>> begin
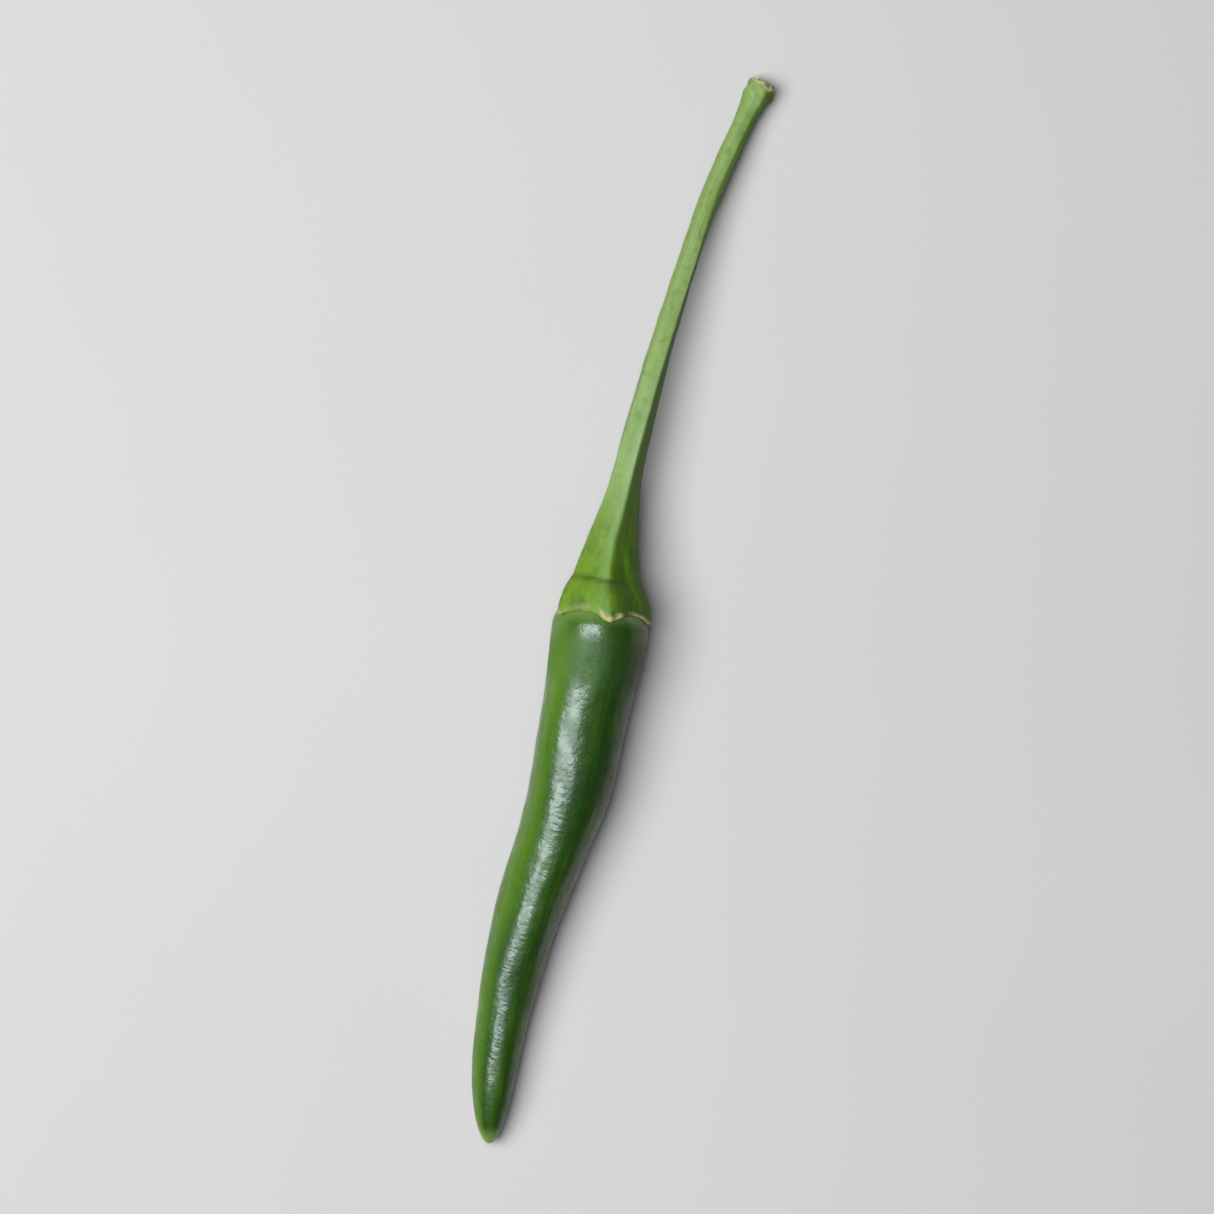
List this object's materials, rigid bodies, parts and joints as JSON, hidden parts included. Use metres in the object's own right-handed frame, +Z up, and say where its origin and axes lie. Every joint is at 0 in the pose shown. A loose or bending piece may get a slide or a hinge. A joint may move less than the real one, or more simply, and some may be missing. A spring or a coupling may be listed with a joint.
{
  "type": "chilli pepper",
  "caption": "Slim green chilli pepper with a slightly curved tapering pod, a toothed calyx and a long ridged stem, lying on its side.",
  "frame": {"origin": "on the surface that the chilli lies on, under the middle of its box", "axes": "+X from the pod's tip to the stem's end, +Z up from the surface, +Y completes the right-handed frame"},
  "size_m": [0.1153, 0.0107, 0.0105],
  "materials": {
    "pod_skin": null,
    "calyx_skin": null,
    "stem_skin": null
  },
  "bodies": {
    "root": {"pod": "pod_skin", "calyx": "calyx_skin", "stem": "stem_skin"}
  },
  "joints": []
}
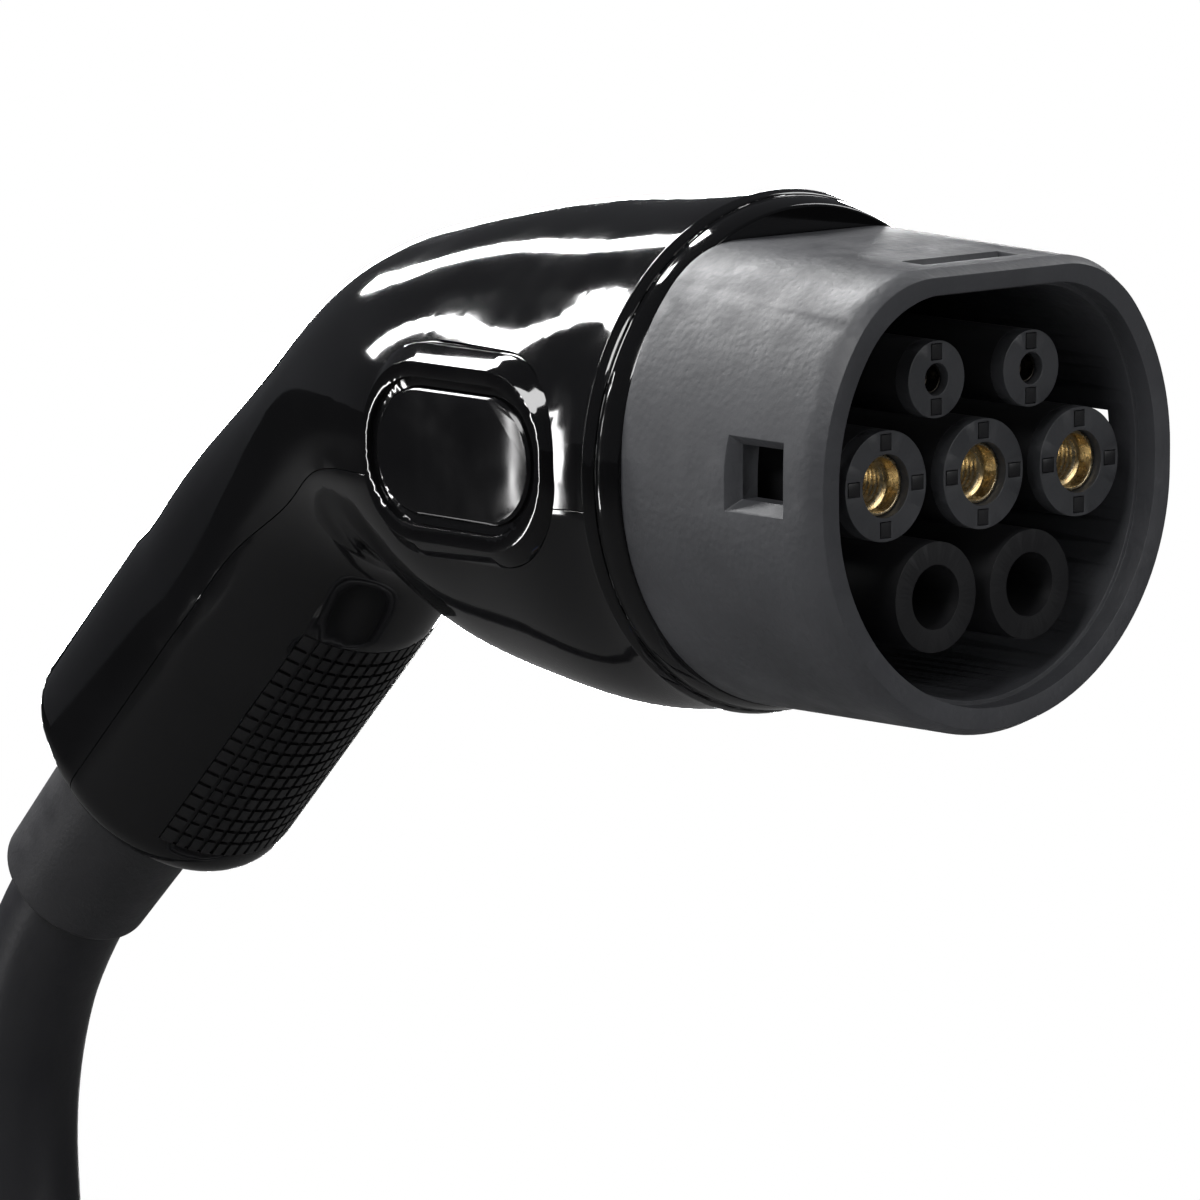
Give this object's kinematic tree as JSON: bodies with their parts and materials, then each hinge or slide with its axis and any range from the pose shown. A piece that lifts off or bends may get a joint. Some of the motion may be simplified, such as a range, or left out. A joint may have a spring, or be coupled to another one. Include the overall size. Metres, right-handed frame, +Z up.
{
  "type": "electric vehicle charging plug",
  "caption": "Pistol-grip Type 2 vehicle charging plug with a D-shaped nose shroud, sleeved socket contacts, a bent two-part housing and a coiled cable.",
  "frame": {"origin": "on the axis of the earth contact, in the plane of the nose's front rim", "axes": "-Y points out of the mating face towards the vehicle, +Z is up in use, with the flat of the nose on top, and the grip drops towards +Y and -Z; +X is to the right seen from behind the plug"},
  "size_m": [0.245, 0.3034, 0.3334],
  "materials": {
    "housing": "high-gloss black moulded plastic",
    "shroud": "finely grained charcoal-grey moulded plastic",
    "carrier": "satin black moulded plastic",
    "guard": "satin dark grey moulded plastic",
    "contact": "champagne plated copper alloy",
    "badge": "bare dark grey plate",
    "grip": "ribbed soft-touch plastic",
    "seal": "soft silicone",
    "boot": "satin black elastomer",
    "clamp": "matt black polyamide",
    "screw": "zinc plated",
    "sheath": "satin black polyurethane sheath",
    "core_brown": "brown core insulation",
    "core_blue": "blue core insulation",
    "core_earth": "green and yellow core insulation",
    "core_pilot": "white core insulation",
    "ferrule": "tin plated copper",
    "resistor": "lacquered resistor body"
  },
  "bodies": {
    "root": {"upper_housing": "housing", "lower_housing": "housing", "front_ring": "housing", "bezel_left": "housing", "bezel_right": "housing", "nose_shroud": "shroud", "contact_carrier": "carrier", "contact_retainer": "carrier", "touch_guard_l1": "guard", "touch_guard_n": "guard", "touch_guard_pe": "guard", "touch_guard_cp": "guard", "touch_guard_pp": "guard", "contact_l1": "contact", "contact_n": "contact", "contact_pe": "contact", "contact_cp": "contact", "contact_pp": "contact", "badge_left": "badge", "badge_right": "badge", "grip_panel": "grip", "rear_seal": "seal", "cable_boot": "boot", "clamp_base": "clamp", "clamp_bridge": "clamp", "retainer_screws": "screw", "housing_screws": "screw", "clamp_screws": "screw", "cable_entry": "sheath", "cable": "sheath", "cable_coil": "sheath", "cable_tail": "sheath", "core_l1": "core_brown", "far_core_l1": "core_brown", "core_n": "core_blue", "far_core_n": "core_blue", "core_pe": "core_earth", "far_core_pe": "core_earth", "core_cp": "core_pilot", "far_core_cp": "core_pilot", "far_ferrules": "ferrule", "coding_resistor": "resistor"}
  },
  "joints": []
}
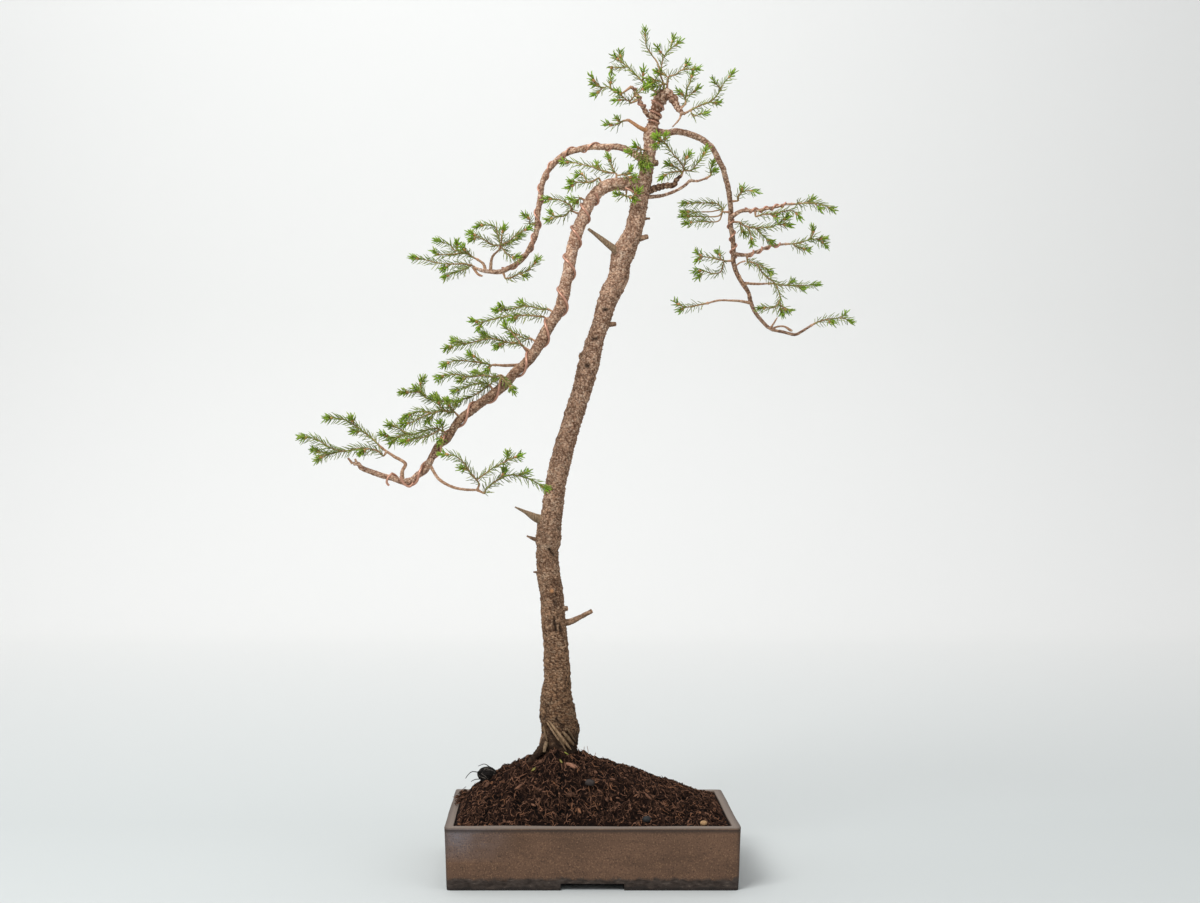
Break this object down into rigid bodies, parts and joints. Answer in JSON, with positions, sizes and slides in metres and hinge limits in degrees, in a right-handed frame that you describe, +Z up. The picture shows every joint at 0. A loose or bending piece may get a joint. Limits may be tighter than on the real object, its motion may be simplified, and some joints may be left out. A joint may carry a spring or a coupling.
{
  "type": "spruce bonsai",
  "caption": "Slender informal bonsai spruce with cascading wired side branches, planted in a mound of peat in a rectangular slab pot.",
  "frame": {"origin": "centre of the pot's underside, on the surface that it stands on", "axes": "+Z up along the tree, +X to the right as seen from the front, -Y towards the viewer at the front of the tree"},
  "size_m": [0.5609, 0.1998, 0.8367],
  "materials": {
    "stoneware": "matte",
    "peat": "matte",
    "bark": "matte",
    "mesh_plastic": "matte",
    "black_fibre": "matte",
    "pale_stone": "matte",
    "dark_stone": "matte",
    "copper_wire": "satin",
    "needles": "satin"
  },
  "bodies": {
    "root": {"pot": "stoneware", "soil": "peat", "wood": "bark", "screen_left": "mesh_plastic", "screen_right": "mesh_plastic", "clod": "black_fibre", "pebble_pale": "pale_stone", "pebble_dark": "dark_stone", "wire_main_left": "copper_wire", "wire_upper_left": "copper_wire", "wire_right": "copper_wire", "wire_apex": "copper_wire", "wire_apex_left": "copper_wire", "wire_right_upper": "copper_wire", "wire_right_lower": "copper_wire", "needles_crown_top": "needles", "needles_crown_front": "needles", "needles_crown_left": "needles", "needles_crown_low_left": "needles", "needles_crown_far_left": "needles", "needles_crown_under": "needles", "needles_crown_right": "needles", "needles_crown_back": "needles", "needles_mid_hub": "needles", "needles_mid_right": "needles", "needles_mid_left": "needles", "needles_inner_top": "needles", "needles_inner_front": "needles", "needles_inner_back": "needles", "needles_inner_low": "needles", "needles_inner_under": "needles", "needles_pad_top": "needles", "needles_pad_inner": "needles", "needles_pad_fan": "needles", "needles_pad_long": "needles", "needles_pad_under": "needles", "needles_lower_a": "needles", "needles_lower_b": "needles", "needles_lower_c": "needles", "needles_lower_d": "needles", "needles_lower_e": "needles", "needles_lower_f": "needles", "needles_lower_g": "needles", "needles_clump_high": "needles", "needles_clump_low": "needles", "needles_far_high": "needles", "needles_far_tip": "needles", "needles_low_left": "needles", "needles_low_right": "needles", "needles_right_top": "needles", "needles_right_under": "needles", "needles_right_high": "needles", "needles_right_mid": "needles", "needles_right_inner": "needles", "needles_right_low_inner": "needles", "needles_right_out": "needles", "needles_right_hang": "needles", "needles_right_back": "needles", "needles_right_low": "needles", "needles_right_end": "needles"}
  },
  "joints": []
}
>> end
■ TASK OBJECTIVE ■
Print every record above exactly as written, leaving out the pictures.

■ TASK SOLUTION ■
List this object's materials, rigid bodies, parts and joints as JSON, hidden parts included. Use metres in the object's own right-handed frame, +Z up, and say where its origin and axes lie. Every joint is at 0 in the pose shown. A loose or bending piece may get a slide or a hinge. A joint may move less than the real one, or more simply, and some may be missing. A spring or a coupling may be listed with a joint.
{
  "type": "chilli pepper",
  "caption": "Slim green chilli pepper with a slightly curved tapering pod, a toothed calyx and a long ridged stem, lying on its side.",
  "frame": {"origin": "on the surface that the chilli lies on, under the middle of its box", "axes": "+X from the pod's tip to the stem's end, +Z up from the surface, +Y completes the right-handed frame"},
  "size_m": [0.1153, 0.0107, 0.0105],
  "materials": {
    "pod_skin": null,
    "calyx_skin": null,
    "stem_skin": null
  },
  "bodies": {
    "root": {"pod": "pod_skin", "calyx": "calyx_skin", "stem": "stem_skin"}
  },
  "joints": []
}
Give this object's kinematic tree as JSON: bodies with their parts and materials, then each hinge or slide with its axis and any range from the pose shown. A piece that lifts off or bends may get a joint. Some of the motion may be simplified, such as a range, or left out. A joint may have a spring, or be coupled to another one. Include the overall size. Metres, right-handed frame, +Z up.
{
  "type": "electric vehicle charging plug",
  "caption": "Pistol-grip Type 2 vehicle charging plug with a D-shaped nose shroud, sleeved socket contacts, a bent two-part housing and a coiled cable.",
  "frame": {"origin": "on the axis of the earth contact, in the plane of the nose's front rim", "axes": "-Y points out of the mating face towards the vehicle, +Z is up in use, with the flat of the nose on top, and the grip drops towards +Y and -Z; +X is to the right seen from behind the plug"},
  "size_m": [0.245, 0.3034, 0.3334],
  "materials": {
    "housing": "high-gloss black moulded plastic",
    "shroud": "finely grained charcoal-grey moulded plastic",
    "carrier": "satin black moulded plastic",
    "guard": "satin dark grey moulded plastic",
    "contact": "champagne plated copper alloy",
    "badge": "bare dark grey plate",
    "grip": "ribbed soft-touch plastic",
    "seal": "soft silicone",
    "boot": "satin black elastomer",
    "clamp": "matt black polyamide",
    "screw": "zinc plated",
    "sheath": "satin black polyurethane sheath",
    "core_brown": "brown core insulation",
    "core_blue": "blue core insulation",
    "core_earth": "green and yellow core insulation",
    "core_pilot": "white core insulation",
    "ferrule": "tin plated copper",
    "resistor": "lacquered resistor body"
  },
  "bodies": {
    "root": {"upper_housing": "housing", "lower_housing": "housing", "front_ring": "housing", "bezel_left": "housing", "bezel_right": "housing", "nose_shroud": "shroud", "contact_carrier": "carrier", "contact_retainer": "carrier", "touch_guard_l1": "guard", "touch_guard_n": "guard", "touch_guard_pe": "guard", "touch_guard_cp": "guard", "touch_guard_pp": "guard", "contact_l1": "contact", "contact_n": "contact", "contact_pe": "contact", "contact_cp": "contact", "contact_pp": "contact", "badge_left": "badge", "badge_right": "badge", "grip_panel": "grip", "rear_seal": "seal", "cable_boot": "boot", "clamp_base": "clamp", "clamp_bridge": "clamp", "retainer_screws": "screw", "housing_screws": "screw", "clamp_screws": "screw", "cable_entry": "sheath", "cable": "sheath", "cable_coil": "sheath", "cable_tail": "sheath", "core_l1": "core_brown", "far_core_l1": "core_brown", "core_n": "core_blue", "far_core_n": "core_blue", "core_pe": "core_earth", "far_core_pe": "core_earth", "core_cp": "core_pilot", "far_core_cp": "core_pilot", "far_ferrules": "ferrule", "coding_resistor": "resistor"}
  },
  "joints": []
}
Break this object down into rigid bodies, parts and joints. Answer in JSON, with positions, sizes and slides in metres and hinge limits in degrees, in a right-handed frame that you describe, +Z up. The picture shows every joint at 0. A loose or bending piece may get a joint. Limits may be tighter than on the real object, its motion may be simplified, and some joints may be left out. A joint may carry a spring or a coupling.
{
  "type": "spruce bonsai",
  "caption": "Slender informal bonsai spruce with cascading wired side branches, planted in a mound of peat in a rectangular slab pot.",
  "frame": {"origin": "centre of the pot's underside, on the surface that it stands on", "axes": "+Z up along the tree, +X to the right as seen from the front, -Y towards the viewer at the front of the tree"},
  "size_m": [0.5609, 0.1998, 0.8367],
  "materials": {
    "stoneware": "matte",
    "peat": "matte",
    "bark": "matte",
    "mesh_plastic": "matte",
    "black_fibre": "matte",
    "pale_stone": "matte",
    "dark_stone": "matte",
    "copper_wire": "satin",
    "needles": "satin"
  },
  "bodies": {
    "root": {"pot": "stoneware", "soil": "peat", "wood": "bark", "screen_left": "mesh_plastic", "screen_right": "mesh_plastic", "clod": "black_fibre", "pebble_pale": "pale_stone", "pebble_dark": "dark_stone", "wire_main_left": "copper_wire", "wire_upper_left": "copper_wire", "wire_right": "copper_wire", "wire_apex": "copper_wire", "wire_apex_left": "copper_wire", "wire_right_upper": "copper_wire", "wire_right_lower": "copper_wire", "needles_crown_top": "needles", "needles_crown_front": "needles", "needles_crown_left": "needles", "needles_crown_low_left": "needles", "needles_crown_far_left": "needles", "needles_crown_under": "needles", "needles_crown_right": "needles", "needles_crown_back": "needles", "needles_mid_hub": "needles", "needles_mid_right": "needles", "needles_mid_left": "needles", "needles_inner_top": "needles", "needles_inner_front": "needles", "needles_inner_back": "needles", "needles_inner_low": "needles", "needles_inner_under": "needles", "needles_pad_top": "needles", "needles_pad_inner": "needles", "needles_pad_fan": "needles", "needles_pad_long": "needles", "needles_pad_under": "needles", "needles_lower_a": "needles", "needles_lower_b": "needles", "needles_lower_c": "needles", "needles_lower_d": "needles", "needles_lower_e": "needles", "needles_lower_f": "needles", "needles_lower_g": "needles", "needles_clump_high": "needles", "needles_clump_low": "needles", "needles_far_high": "needles", "needles_far_tip": "needles", "needles_low_left": "needles", "needles_low_right": "needles", "needles_right_top": "needles", "needles_right_under": "needles", "needles_right_high": "needles", "needles_right_mid": "needles", "needles_right_inner": "needles", "needles_right_low_inner": "needles", "needles_right_out": "needles", "needles_right_hang": "needles", "needles_right_back": "needles", "needles_right_low": "needles", "needles_right_end": "needles"}
  },
  "joints": []
}